The proper way to figure out how much power is allocated, and therefore how much is available, is a Load Calculation. This is a relatively complex way of adding up:

  • Square feet of a building - this gets an allocation for lighting and general receptacle loads
  • Fixed loads - e.g., HVAC - the larger of heating or air conditioning because you won't run both at the same time
  • Cooking - Oven, cooktop, range, etc. There are some complex rules which help because there is an assumption that you won't normally turn on all burners, bake and broil in both ovens, etc. all at the same time.
  • Other large loads - e.g., water heater (if electric), dryer (if electric), etc.
  • Standard allowances for kitchen countertop receptacle circuits

etc.

You don't do a load calculation by adding up breaker panels - that would normally be way more than it needs to be.

You don't do it by putting a clamp meter on your feeder - that is not a reliable way of calculating the load, unless you do that all year long to find out the peaks (which you can often get from your utility web site).

An example, which to me looks good, of a load calculation web page worksheet is here. You are supposed to do a load calculation any time you have a major change in your service/usage - my electrician did one as part of my heavy-up even though it was abundantly clear there wouldn't be an issue (heavy-up for panel replacement and generator, not to add new circuits).

In order to figure out how much capacity you have available, you need to do:

  • Load Calculation on your entire service. Not obvious what service size you have since you don't have a main breaker. You may have to ask your utility, or it may be indicated on your bill somewhere. If this does not have enough extra capacity (or is already oversubscribed!) then you will have to do a heavy-up or look into ways to automatically turn off some loads when needed.
  • Load Calculation for each panel involved. The main panel itself is normally the same as the utility service (unless it is large service (320A/400A) that feeds two panels) but in your case it gets a bit complicated due to Rule of 6. But if something is going to be added to a subpanel then a load calculation on that subpanel needs to be done based on the feed breaker for that subpanel.

So that tells you how much capacity is available. If it is 50A, great. If is only 20A or 30A, you are also OK for EV charging - more below.

Rule of Six

You have a Rule of Six panel. That means you have up to 6 double breakers (or other "pulls" - I had fuses to be pulled out + breakers) to turn everything off. Generally obsolete, but if working OK with a still-available, not dangerous, panel then perfectly fine. One of those 6 breakers controls the bottom of the panel. In your case, as is typical, that is a 60A breaker - 60A being the largest inexpensive breaker for many panels for a long time. (Expensive large breakers is one of the rationales for Rule of Six panels - no need for a 100A or larger main breaker.)

So if you add anything to the "lighting section" you would need to do a load calculation first, but you already have that full with half-size breakers, so nothing going on there.

The other top 5 breakers are 3 x 30A, 1 x 50A and 1 x 100A. According to a comment, the subpanel is connected to the 100A breaker.
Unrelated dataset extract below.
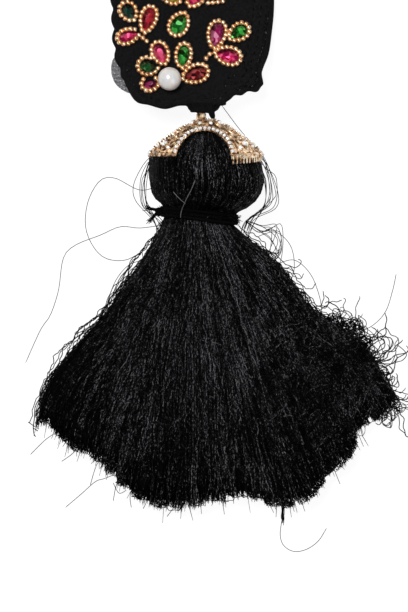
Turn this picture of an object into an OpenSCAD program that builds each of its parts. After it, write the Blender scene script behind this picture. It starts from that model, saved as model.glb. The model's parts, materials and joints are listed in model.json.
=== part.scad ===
// Braid tassel: an embroidered end panel, a gold dome cap with three stone-set arches,
// and a silk tassel tied at the neck. It lies on its back. X runs across it, Y from the
// fringe up to the panel, Z up from the surface that it lies on. Millimetres.

/* [Panel] */
// Thickness of the padded panel
panel_t = 6; // [4.5:0.5:7]
// Height to which the panel's lower end bends up to meet the cap
panel_rise = 18; // [17:0.5:19]
// Thickness of the net and of the loop's tape
sheet_t = 1; // [0.8:0.1:1.4]
// Depth of the scallops along the panel's left edge
scallop_d = 1.3; // [0:0.1:2]
// Diameter of the sewn loop's round opening
loop_bore_d = 10; // [8:0.5:12]
// Width of the loop's tape
loop_band_w = 3.5; // [2.5:0.5:5]

/* [Stones] */
// Diameter of the pearl
pearl_d = 10; // [8:0.5:11]
// Height of the pear-cut stones on the panel
stone_h = 1.9; // [1.2:0.1:2.6]
// Share of a stone's outline that its flat table takes
table_share = 0.5; // [0.35:0.05:0.65]

/* [Cap] */
// Radius of the dome at its mouth
cap_r = 23.3; // [22.8:0.1:23.6]
// Height at which the dome's curve would close
dome_h = 17; // [16.6:0.1:17.6]
// Thickness of the dome's metal
cap_wall = 1; // [0.8:0.1:1.2]
// Radius of each arch cut in the dome
arch_r = 11.9; // [11.5:0.1:12.2]
// Stones set round each arch
arch_stone_count = 19; // [13:2:19]
// Radius of a stone's cup on the arches
cup_r = 0.9; // [0.8:0.05:0.95]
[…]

That should be fine for the existing loads because of the way load calculations handle multiple cooking appliances (2 x 40A in your subpanel) but you may be pushing towards the edge of your capacity on the subpanel. You can probably add 20A or 30A to the subpanel, but almost certainly not 50A.
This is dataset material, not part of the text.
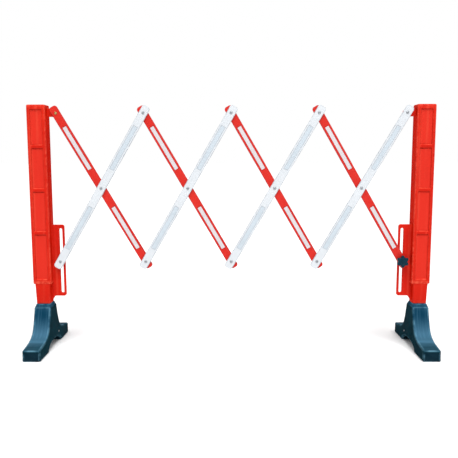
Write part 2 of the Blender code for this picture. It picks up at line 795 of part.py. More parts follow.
def right_slider_pieces():
    """What rides in the right slot, on the lower end of red slat 4."""
    place = (-FIRST_PIVOT_X, 0, BOTTOM_PIVOT_Z)
    back = PLATE_THICKNESS / 2 + GAP
    washer = ring_mesh(PIVOT_HOLE_RADIUS, WASHER_RADIUS, back, back + WASHER_THICKNESS)
    head = back + WASHER_THICKNESS + GAP
    tip = knob_back() - KNOB_HUB_HEIGHT - BOLT_ENTRY
    profile = [
        (0, head + BOLT_HEAD_HEIGHT),
        (BOLT_HEAD_RADIUS * HEAD_CROWN, head + BOLT_HEAD_HEIGHT),
        (BOLT_HEAD_RADIUS, head + BOLT_HEAD_HEIGHT * HEAD_RIM),
        (BOLT_HEAD_RADIUS, head),
        (BOLT_RADIUS, head),
        (BOLT_RADIUS, tip + BOLT_CHAMFER),
        (BOLT_RADIUS - BOLT_CHAMFER, tip),
        (0, tip),
    ]
    return [
        piece("right_slider", slider_mesh(), "nylon", place),
        piece("clamp_bolt_washer", washer, "steel", place),
        piece("clamp_bolt", turned_mesh(profile), "steel", place),
    ]


def clamp_washer():
    """The plain washer between red slat 4 and the knob."""
    back = RED_FRONT - GAP
    mesh = ring_mesh(PIVOT_HOLE_RADIUS, CLAMP_WASHER_RADIUS, back - WASHER_THICKNESS, back)
    return piece("clamp_washer", mesh, "steel", (-FIRST_PIVOT_X, 0, BOTTOM_PIVOT_Z))


def knob_back():
    return RED_FRONT - WASHER_THICKNESS - 2 * GAP


def star_knob():
    """A knob with round lobes on a hub. Its bore is open at the back only."""
    steps = KNOB_LOBE_STEPS * KNOB_LOBES
    outline = []
    for step in range(steps):
        angle = 2 * math.pi * step / steps
        radius = KNOB_RADIUS + KNOB_LOBE * math.cos(KNOB_LOBES * angle)
        outline.append((radius * math.sin(angle), radius * math.cos(angle)))
    hub_back = knob_back()
    star_back = hub_back - KNOB_HUB_HEIGHT
    front = star_back - KNOB_THICKNESS
    knob = add_object("knob", plate_mesh([outline], star_back, front), CUTTERS)
    bevel(knob, KNOB_EDGE, 2, 50)
    hub = cylinder_mesh(KNOB_HUB_RADIUS, -hub_back, -star_back + REACH)
    hub.transform(Matrix.Rotation(math.pi / 2, 4, "X"))
    combine(knob, hub, "UNION")
    bore = cylinder_mesh(
        KNOB_BORE_RADIUS, -hub_back - REACH, -front - KNOB_BORE_END, sides=HOLE_SIDES
    )
    bore.transform(Matrix.Rotation(math.pi / 2, 4, "X"))
    combine(knob, bore, "DIFFERENCE")
    return piece("star_knob", frozen(knob), "knob", (-FIRST_PIVOT_X, 0, BOTTOM_PIVOT_Z))


def post_pieces(name, x, mesh):
    """A post with the bolt and washer that hold its foot."""
    top = RECESS_TOP - GAP
    washer = ring_mesh(
        SWIVEL_HOLE_RADIUS, SWIVEL_WASHER_RADIUS, top - SWIVEL_WASHER_THICKNESS, top, "Z"
    )
    return [
        piece(f"{name}_post", mesh, "red_plastic", (x, 0, 0)),
        piece(f"{name}_swivel_bolt", swivel_bolt_mesh(), "steel", (x, 0, 0)),
        piece(f"{name}_swivel_washer", washer, "steel", (x, 0, 0)),
    ]


def foot_pieces(name, x, foot, screw):
    return [
        piece(f"{name}_foot", foot, "foot", (x, 0, 0)),
        piece(f"{name}_foot_screw", screw, "steel", (x, SIDE_SCREW_Y, SIDE_SCREW_Z)),
    ]


def end_frames():
    """The posts and the feet they turn on. The right pair mirrors the left one."""
    post, foot, screw = post_mesh(), foot_mesh(), side_screw_mesh()
    left_posts = post_pieces("left", -POST_X, post) + left_lug_pieces(FIRST_PIVOT_X)
    right_posts = post_pieces("right", POST_X, mirrored_mesh(post))
    left_feet = foot_pieces("left", -POST_X, foot, screw)
    right_feet = foot_pieces("right", POST_X, mirrored_mesh(foot), mirrored_mesh(screw))
    body("left_post_body", (FIRST_PIVOT_X, 0, TOP_PIVOT_Z), left_posts)
    body("right_post_body", (-FIRST_PIVOT_X, 0, TOP_PIVOT_Z), right_posts)
    body("left_foot_body", (-POST_X, 0, COLLAR_TOP), left_feet)
    body("right_foot_body", (POST_X, 0, COLLAR_TOP), right_feet)


def main():
    clear_scene()
    end_frames()
    lattice()
    slide_place = (-FIRST_PIVOT_X, 0, BOTTOM_PIVOT_Z)
    body("left_slider_body", (FIRST_PIVOT_X, 0, BOTTOM_PIVOT_Z), left_slider_pieces())
    body("right_slider_body", slide_place, right_slider_pieces())
    body("clamp_washer_body", slide_place, [clamp_washer()])
    body("star_knob_body", slide_place, [star_knob()])


main()
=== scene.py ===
"""Looks for an expanding lattice barrier: posts, feet, taped slats, rivets, bolts and a knob.

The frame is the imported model's: metres, +X along the barrier, -Y towards its front, +Z up.
"""
import json
import math

import bmesh
import bpy
from mathutils import Matrix, Vector
from mathutils.geometry import interpolate_bezier

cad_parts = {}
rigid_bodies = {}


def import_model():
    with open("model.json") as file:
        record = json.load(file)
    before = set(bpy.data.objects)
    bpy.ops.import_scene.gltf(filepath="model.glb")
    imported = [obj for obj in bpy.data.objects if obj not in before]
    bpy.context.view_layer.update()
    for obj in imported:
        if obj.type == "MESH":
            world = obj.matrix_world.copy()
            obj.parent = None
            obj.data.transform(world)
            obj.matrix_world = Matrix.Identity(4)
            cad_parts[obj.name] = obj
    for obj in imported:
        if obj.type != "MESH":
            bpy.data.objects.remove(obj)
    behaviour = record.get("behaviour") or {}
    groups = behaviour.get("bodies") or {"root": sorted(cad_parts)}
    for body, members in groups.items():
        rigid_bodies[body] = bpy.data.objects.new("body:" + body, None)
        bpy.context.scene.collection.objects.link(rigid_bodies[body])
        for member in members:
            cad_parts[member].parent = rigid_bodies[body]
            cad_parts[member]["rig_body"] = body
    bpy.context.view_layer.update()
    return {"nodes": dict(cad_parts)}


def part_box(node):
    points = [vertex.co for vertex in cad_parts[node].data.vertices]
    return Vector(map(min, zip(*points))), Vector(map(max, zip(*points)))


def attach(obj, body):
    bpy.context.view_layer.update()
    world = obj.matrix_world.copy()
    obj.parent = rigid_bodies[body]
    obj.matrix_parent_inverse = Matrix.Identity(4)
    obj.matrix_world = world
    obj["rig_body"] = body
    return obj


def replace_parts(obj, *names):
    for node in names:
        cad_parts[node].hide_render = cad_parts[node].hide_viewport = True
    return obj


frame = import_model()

NODES = frame["nodes"]

# ---- sizes of the posts, in metres ----
POST_WIDTH = 0.076
POST_DEPTH = 0.065
POST_TOP = 1.004
POST_BASE = 0.274
POST_CORNER = 0.0070
TOP_ROUNDING = 0.0055
BASE_ROUNDING = 0.0030
PANEL_WIDTH = 0.051
PANEL_DEPTH = 0.0045
PANEL_SLOPE = 0.0032
PANEL_CORNER = 0.0030
PANEL_TOP = 0.986
PANEL_BASE = 0.2915
FIRST_RIB_TOP = 0.843
RIB_PITCH = 0.1755
RIB_HEIGHT = 0.012
RIB_COUNT = 3
RIB_CROWN = 0.0013
SEAM_HEIGHT = 0.0003
SEAM_SPREAD = 0.0007
ROW_PITCH = 0.02
BOX_CORNER = 0.006
NECK_WIDTH = 0.056
NECK_FLARE = 0.006
NECK_LIP = 0.0022
NECK_BASE = 0.190
NECK_TOP = POST_BASE + 0.008
SPIGOT_RADIUS = 0.018
SPIGOT_BASE = 0.120
SPIGOT_TOP = NECK_BASE + 0.004
PLATE_THICKNESS = 0.008
PLATE_ROUNDING = 0.0011
PLATE_FILLET = 0.0035
PLATE_ROOT_X = 0.030
PIVOT_OFFSET = 0.076
BRACKET_EDGE = 0.0910
BRACKET_TOP = 0.518
BRACKET_BASE = 0.218
BRACKET_CORNER = 0.009
BRACKET_ROOT_X = PLATE_ROOT_X - 0.012
GUSSET_TOP_X = 0.044
GUSSET_BASE_X = 0.029
SLOT_WIDTH = 0.0124
SLOT_TOP = 0.503
SLOT_BASE = 0.2315
LUG_RADIUS = 0.0138
LUG_ROOT_HEIGHT = 0.0230
TOP_PIVOT_Z = 0.9705
PIVOT_HOLE_RADIUS = 0.0043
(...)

You really need to find out what your utility service is before doing anything else. If it is 100A, which was quite common in Rule of Six days, then you may already be in trouble.

EV Charging

This is the driving force here, which is quite understandable. The typical sizes thrown around for EV charging are 50A and 60A. Why? 50A is a standard that comes from the RV world, which has resulted in 50A being a common travel charger size. 60A is the maximum possible capacity on many home EV chargers (EVSE is the official term). But the reality is that most people (a) don't need that much capacity and (b) don't have that much capacity available. You almost certainly don't have the capacity - I would be surprised if you could squeeze out much more than 20A of capacity after doing proper load calculations. But you also most likely don't need that much capacity. A 20A circuit charges at 16A (80%) - that's just under 4 kW. 4 kW is roughly enough to add 12 miles of charge to an EV (varies by model). If you charge for 8 - 10 hours while you sleep, that will add 100+ miles per day. The average US miles per year is 13,500 but varies by state. That's less than 40 miles per day! 100 miles per day of charge is more than enough for most people for a typical commute, errands our town, etc.

So the bad news is you are likely due for a heavy-up. If you have 100A service then I really think that makes sense. If you have 200A service then you probably have enough capacity to add EV charging to the mix, but you will likely need a new panel or some very careful reconfiguration of the existing panels to make it work.

But the good news is that you don't need to work in 50A, just 20A, or 30A if you want to splurge, will be plenty.